## Your goal
Look in the material below for the line with "upper_housing();" and the line with "before = set(bpy.data.objects)", then set down exactly those two lines and all lines between, nothing more.

## Material supplied
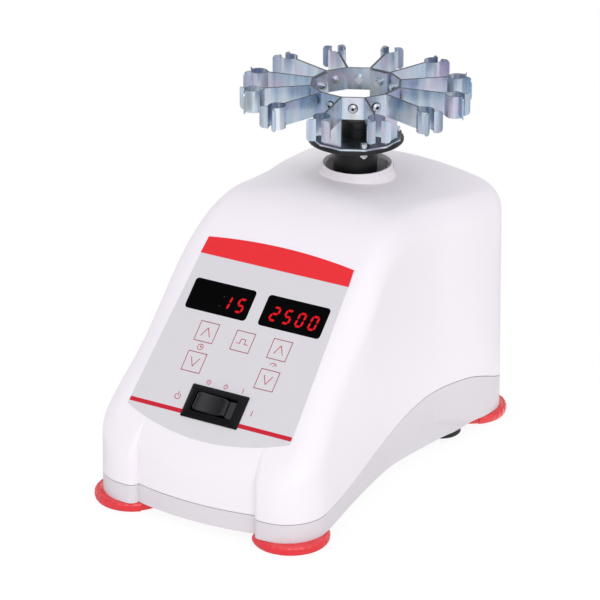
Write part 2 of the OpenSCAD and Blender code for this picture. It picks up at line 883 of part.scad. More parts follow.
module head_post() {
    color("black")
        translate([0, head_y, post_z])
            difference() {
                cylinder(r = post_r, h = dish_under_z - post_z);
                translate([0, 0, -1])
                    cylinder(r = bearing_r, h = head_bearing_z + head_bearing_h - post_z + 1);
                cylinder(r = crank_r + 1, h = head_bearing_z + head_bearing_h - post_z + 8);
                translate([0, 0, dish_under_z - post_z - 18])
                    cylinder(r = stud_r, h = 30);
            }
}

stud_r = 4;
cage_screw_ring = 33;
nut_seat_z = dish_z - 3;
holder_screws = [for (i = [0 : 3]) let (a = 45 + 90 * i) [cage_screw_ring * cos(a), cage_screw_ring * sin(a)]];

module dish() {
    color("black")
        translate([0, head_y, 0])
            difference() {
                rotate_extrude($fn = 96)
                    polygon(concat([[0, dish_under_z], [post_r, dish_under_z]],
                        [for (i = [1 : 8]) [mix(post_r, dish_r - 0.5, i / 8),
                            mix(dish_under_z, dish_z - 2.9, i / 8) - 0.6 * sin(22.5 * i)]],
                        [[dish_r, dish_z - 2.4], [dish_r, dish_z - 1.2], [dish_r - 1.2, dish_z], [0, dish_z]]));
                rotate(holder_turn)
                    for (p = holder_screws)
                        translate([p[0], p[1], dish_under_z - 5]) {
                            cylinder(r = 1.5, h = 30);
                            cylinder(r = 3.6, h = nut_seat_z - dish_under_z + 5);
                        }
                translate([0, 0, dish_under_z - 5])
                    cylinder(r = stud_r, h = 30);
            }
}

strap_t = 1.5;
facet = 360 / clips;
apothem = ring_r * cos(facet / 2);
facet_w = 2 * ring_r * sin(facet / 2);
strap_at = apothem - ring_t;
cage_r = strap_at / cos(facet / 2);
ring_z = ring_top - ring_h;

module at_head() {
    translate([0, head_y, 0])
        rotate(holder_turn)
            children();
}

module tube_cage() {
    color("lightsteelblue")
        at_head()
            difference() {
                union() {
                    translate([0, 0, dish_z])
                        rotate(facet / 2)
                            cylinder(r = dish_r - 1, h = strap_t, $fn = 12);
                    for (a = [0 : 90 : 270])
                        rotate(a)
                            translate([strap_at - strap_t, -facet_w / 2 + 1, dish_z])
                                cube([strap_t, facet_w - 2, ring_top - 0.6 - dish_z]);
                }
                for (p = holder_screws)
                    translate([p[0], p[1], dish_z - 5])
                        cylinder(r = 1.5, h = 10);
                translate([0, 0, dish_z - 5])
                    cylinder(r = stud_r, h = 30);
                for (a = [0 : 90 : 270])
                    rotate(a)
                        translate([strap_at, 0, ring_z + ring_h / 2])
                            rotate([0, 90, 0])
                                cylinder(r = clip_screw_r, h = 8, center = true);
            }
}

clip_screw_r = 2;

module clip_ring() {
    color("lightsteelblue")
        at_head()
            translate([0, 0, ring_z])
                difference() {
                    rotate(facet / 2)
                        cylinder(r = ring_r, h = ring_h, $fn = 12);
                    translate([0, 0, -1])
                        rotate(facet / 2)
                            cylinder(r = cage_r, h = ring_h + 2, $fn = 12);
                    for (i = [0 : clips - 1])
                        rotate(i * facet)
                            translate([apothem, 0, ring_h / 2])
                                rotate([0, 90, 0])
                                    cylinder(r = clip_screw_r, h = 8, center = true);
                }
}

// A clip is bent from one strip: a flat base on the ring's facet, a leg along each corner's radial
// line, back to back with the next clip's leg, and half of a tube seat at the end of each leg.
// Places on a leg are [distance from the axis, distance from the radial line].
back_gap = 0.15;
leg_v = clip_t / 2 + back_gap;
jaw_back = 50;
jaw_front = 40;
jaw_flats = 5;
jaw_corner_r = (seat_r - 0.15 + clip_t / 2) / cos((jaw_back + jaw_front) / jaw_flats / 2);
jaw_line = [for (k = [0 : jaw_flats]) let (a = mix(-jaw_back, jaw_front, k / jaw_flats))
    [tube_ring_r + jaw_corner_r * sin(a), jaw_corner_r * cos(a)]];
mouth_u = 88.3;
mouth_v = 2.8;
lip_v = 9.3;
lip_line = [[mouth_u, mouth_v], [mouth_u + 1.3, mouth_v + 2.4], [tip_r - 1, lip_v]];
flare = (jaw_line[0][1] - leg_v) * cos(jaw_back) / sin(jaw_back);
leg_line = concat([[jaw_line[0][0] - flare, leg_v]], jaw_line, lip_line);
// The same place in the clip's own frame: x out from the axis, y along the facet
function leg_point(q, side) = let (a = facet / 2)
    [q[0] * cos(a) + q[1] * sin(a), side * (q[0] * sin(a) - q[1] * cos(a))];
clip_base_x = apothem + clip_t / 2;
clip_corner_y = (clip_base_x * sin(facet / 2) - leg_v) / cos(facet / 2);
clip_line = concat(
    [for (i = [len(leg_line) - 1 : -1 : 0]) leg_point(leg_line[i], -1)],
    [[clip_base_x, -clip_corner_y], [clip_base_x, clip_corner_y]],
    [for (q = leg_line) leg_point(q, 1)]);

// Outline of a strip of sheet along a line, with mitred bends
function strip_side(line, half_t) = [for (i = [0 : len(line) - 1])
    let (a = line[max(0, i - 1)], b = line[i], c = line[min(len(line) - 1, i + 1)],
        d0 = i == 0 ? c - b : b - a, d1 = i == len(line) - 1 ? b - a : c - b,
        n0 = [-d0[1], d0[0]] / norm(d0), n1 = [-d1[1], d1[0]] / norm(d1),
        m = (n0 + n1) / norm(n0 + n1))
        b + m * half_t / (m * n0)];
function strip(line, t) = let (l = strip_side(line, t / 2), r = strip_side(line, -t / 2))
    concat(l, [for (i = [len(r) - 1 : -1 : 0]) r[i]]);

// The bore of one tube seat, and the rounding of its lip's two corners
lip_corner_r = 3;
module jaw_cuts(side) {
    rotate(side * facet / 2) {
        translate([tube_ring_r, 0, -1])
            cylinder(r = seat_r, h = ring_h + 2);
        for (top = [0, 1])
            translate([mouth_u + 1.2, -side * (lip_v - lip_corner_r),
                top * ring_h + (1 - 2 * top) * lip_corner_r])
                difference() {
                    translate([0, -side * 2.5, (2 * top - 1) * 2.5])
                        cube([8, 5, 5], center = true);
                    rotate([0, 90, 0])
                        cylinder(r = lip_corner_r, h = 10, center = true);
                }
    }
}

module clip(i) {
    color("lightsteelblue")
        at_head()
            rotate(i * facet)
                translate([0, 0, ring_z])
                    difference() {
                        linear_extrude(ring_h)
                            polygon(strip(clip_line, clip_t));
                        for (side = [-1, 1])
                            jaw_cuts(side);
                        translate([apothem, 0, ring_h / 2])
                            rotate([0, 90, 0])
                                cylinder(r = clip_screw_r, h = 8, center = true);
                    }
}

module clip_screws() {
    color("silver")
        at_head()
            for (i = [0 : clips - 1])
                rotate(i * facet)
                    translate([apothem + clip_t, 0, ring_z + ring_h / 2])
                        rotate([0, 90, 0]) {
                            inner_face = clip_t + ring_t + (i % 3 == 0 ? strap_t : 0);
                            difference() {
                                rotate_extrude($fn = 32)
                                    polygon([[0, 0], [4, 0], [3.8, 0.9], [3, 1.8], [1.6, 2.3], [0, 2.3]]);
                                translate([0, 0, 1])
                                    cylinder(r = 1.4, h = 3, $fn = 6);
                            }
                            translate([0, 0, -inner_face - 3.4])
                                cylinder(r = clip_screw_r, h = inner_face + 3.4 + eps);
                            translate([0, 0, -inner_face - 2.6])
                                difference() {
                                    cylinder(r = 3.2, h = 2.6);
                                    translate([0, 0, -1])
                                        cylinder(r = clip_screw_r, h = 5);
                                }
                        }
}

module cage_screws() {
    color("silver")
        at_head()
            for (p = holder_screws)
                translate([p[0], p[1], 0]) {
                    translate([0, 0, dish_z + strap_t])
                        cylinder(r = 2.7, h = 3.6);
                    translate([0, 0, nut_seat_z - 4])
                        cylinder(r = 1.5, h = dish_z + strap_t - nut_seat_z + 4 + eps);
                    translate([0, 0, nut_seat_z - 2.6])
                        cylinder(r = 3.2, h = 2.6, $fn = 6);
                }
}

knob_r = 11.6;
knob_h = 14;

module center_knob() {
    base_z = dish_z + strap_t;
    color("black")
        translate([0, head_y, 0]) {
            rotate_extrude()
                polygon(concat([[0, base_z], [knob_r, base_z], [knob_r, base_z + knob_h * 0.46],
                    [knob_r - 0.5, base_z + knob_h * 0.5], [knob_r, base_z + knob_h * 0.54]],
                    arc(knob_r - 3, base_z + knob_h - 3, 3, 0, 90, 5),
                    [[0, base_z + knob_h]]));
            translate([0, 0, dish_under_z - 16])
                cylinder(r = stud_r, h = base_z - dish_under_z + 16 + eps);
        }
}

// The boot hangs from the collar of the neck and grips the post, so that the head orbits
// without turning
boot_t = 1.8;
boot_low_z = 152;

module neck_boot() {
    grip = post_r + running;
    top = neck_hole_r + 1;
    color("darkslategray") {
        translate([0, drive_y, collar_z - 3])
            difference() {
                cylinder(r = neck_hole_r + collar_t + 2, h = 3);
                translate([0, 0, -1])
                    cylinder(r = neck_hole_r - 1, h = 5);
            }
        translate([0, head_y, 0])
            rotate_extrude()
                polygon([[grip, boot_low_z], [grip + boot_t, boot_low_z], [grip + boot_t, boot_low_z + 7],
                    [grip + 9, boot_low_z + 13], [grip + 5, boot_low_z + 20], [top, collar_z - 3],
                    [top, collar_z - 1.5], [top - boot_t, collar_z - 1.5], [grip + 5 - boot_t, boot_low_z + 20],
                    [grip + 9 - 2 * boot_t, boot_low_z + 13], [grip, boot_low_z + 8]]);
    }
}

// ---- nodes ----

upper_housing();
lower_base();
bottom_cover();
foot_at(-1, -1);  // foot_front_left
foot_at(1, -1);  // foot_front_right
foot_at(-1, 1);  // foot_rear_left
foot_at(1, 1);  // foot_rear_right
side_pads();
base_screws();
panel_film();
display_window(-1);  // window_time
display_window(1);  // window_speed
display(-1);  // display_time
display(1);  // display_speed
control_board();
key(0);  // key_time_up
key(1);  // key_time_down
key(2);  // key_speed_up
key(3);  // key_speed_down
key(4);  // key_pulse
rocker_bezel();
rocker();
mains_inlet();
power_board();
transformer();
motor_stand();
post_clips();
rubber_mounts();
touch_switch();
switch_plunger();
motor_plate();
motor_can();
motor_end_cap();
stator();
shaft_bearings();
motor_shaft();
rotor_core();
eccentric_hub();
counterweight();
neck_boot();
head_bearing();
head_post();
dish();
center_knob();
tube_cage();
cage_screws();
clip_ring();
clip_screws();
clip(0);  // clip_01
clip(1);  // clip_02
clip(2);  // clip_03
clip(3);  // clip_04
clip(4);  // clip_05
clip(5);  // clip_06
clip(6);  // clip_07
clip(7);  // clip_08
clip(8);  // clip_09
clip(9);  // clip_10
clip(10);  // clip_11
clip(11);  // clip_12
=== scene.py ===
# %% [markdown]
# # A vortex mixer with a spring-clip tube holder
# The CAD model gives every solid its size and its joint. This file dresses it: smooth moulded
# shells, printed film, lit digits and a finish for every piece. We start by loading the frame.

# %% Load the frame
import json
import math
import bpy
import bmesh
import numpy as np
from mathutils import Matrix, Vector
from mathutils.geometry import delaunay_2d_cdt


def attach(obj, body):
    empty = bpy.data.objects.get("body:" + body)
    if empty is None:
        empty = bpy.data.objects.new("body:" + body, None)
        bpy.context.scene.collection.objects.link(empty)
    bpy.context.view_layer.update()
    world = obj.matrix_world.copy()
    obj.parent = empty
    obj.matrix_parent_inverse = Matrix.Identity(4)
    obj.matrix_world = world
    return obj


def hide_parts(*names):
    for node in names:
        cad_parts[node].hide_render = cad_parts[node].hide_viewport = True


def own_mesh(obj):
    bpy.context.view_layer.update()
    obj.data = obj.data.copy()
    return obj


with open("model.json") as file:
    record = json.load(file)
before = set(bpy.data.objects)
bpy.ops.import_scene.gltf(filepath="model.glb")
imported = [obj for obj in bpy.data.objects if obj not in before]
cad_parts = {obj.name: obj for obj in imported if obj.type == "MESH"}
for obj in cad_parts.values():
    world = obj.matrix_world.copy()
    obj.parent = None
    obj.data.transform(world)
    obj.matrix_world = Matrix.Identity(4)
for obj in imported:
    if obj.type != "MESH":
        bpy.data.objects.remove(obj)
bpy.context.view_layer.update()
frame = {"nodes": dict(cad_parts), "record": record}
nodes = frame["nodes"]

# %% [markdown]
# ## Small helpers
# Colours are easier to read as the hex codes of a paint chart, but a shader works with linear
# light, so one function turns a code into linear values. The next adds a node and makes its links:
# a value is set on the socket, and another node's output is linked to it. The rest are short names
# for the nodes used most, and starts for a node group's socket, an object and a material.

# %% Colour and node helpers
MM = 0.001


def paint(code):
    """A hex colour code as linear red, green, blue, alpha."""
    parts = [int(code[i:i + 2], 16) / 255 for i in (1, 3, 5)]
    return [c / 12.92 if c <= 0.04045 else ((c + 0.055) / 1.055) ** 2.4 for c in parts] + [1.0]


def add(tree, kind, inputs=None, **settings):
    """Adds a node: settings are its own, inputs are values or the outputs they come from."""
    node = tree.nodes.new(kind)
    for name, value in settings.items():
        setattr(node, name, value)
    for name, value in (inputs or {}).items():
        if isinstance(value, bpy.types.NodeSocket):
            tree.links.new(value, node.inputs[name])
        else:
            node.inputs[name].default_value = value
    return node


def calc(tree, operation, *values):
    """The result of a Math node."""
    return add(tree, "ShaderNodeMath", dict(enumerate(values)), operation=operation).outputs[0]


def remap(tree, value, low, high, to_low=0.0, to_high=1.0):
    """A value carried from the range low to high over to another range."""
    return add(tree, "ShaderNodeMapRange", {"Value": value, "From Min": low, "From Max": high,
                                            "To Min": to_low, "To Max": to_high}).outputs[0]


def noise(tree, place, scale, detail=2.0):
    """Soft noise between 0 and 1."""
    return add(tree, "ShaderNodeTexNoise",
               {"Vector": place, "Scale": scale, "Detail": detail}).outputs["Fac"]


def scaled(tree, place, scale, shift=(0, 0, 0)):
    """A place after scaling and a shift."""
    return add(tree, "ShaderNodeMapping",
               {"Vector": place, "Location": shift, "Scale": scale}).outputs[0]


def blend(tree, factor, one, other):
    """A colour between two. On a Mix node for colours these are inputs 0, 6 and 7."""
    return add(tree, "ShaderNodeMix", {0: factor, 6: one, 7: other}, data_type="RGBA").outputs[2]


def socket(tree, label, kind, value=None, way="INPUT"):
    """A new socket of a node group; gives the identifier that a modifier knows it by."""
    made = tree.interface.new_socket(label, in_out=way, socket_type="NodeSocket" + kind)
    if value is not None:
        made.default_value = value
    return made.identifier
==
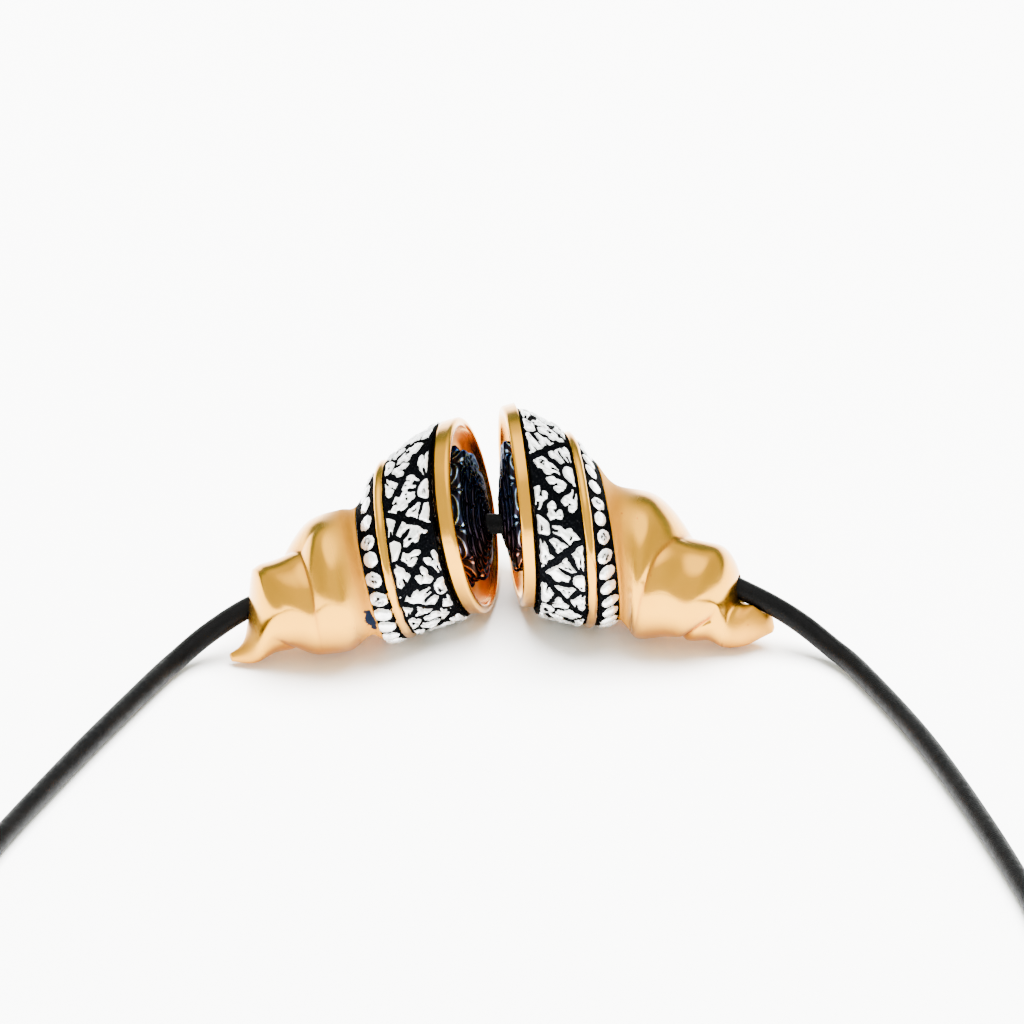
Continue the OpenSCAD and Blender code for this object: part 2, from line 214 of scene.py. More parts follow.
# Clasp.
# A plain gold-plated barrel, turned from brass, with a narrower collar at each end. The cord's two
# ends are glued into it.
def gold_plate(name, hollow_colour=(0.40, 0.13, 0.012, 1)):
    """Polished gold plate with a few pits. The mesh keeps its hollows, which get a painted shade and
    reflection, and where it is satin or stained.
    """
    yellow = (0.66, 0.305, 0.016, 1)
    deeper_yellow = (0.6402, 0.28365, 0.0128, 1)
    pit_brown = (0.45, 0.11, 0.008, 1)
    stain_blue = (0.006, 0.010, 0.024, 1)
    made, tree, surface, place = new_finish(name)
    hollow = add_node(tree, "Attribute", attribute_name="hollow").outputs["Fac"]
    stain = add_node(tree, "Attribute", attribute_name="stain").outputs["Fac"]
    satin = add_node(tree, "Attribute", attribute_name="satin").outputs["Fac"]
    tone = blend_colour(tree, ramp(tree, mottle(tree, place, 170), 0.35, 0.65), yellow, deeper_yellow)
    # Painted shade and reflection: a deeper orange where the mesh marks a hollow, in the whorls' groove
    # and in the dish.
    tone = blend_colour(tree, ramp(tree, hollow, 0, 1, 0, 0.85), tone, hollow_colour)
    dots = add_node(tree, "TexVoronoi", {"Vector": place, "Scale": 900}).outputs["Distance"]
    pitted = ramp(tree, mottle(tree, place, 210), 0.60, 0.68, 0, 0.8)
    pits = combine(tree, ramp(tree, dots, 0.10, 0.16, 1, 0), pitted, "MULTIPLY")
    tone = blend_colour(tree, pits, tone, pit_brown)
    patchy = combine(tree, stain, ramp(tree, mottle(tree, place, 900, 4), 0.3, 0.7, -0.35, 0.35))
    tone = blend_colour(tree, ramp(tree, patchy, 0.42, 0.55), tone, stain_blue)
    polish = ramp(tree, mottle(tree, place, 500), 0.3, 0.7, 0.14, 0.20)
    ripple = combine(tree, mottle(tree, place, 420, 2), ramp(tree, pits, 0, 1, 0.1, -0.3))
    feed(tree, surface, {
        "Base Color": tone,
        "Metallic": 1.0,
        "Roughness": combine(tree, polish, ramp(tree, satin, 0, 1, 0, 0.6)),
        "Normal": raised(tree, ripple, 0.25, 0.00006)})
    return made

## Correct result
upper_housing();
lower_base();
bottom_cover();
foot_at(-1, -1);  // foot_front_left
foot_at(1, -1);  // foot_front_right
foot_at(-1, 1);  // foot_rear_left
foot_at(1, 1);  // foot_rear_right
side_pads();
base_screws();
panel_film();
display_window(-1);  // window_time
display_window(1);  // window_speed
display(-1);  // display_time
display(1);  // display_speed
control_board();
key(0);  // key_time_up
key(1);  // key_time_down
key(2);  // key_speed_up
key(3);  // key_speed_down
key(4);  // key_pulse
rocker_bezel();
rocker();
mains_inlet();
power_board();
transformer();
motor_stand();
post_clips();
rubber_mounts();
touch_switch();
switch_plunger();
motor_plate();
motor_can();
motor_end_cap();
stator();
shaft_bearings();
motor_shaft();
rotor_core();
eccentric_hub();
counterweight();
neck_boot();
head_bearing();
head_post();
dish();
center_knob();
tube_cage();
cage_screws();
clip_ring();
clip_screws();
clip(0);  // clip_01
clip(1);  // clip_02
clip(2);  // clip_03
clip(3);  // clip_04
clip(4);  // clip_05
clip(5);  // clip_06
clip(6);  // clip_07
clip(7);  // clip_08
clip(8);  // clip_09
clip(9);  // clip_10
clip(10);  // clip_11
clip(11);  // clip_12
=== scene.py ===
# %% [markdown]
# # A vortex mixer with a spring-clip tube holder
# The CAD model gives every solid its size and its joint. This file dresses it: smooth moulded
# shells, printed film, lit digits and a finish for every piece. We start by loading the frame.

# %% Load the frame
import json
import math
import bpy
import bmesh
import numpy as np
from mathutils import Matrix, Vector
from mathutils.geometry import delaunay_2d_cdt


def attach(obj, body):
    empty = bpy.data.objects.get("body:" + body)
    if empty is None:
        empty = bpy.data.objects.new("body:" + body, None)
        bpy.context.scene.collection.objects.link(empty)
    bpy.context.view_layer.update()
    world = obj.matrix_world.copy()
    obj.parent = empty
    obj.matrix_parent_inverse = Matrix.Identity(4)
    obj.matrix_world = world
    return obj


def hide_parts(*names):
    for node in names:
        cad_parts[node].hide_render = cad_parts[node].hide_viewport = True


def own_mesh(obj):
    bpy.context.view_layer.update()
    obj.data = obj.data.copy()
    return obj


with open("model.json") as file:
    record = json.load(file)
before = set(bpy.data.objects)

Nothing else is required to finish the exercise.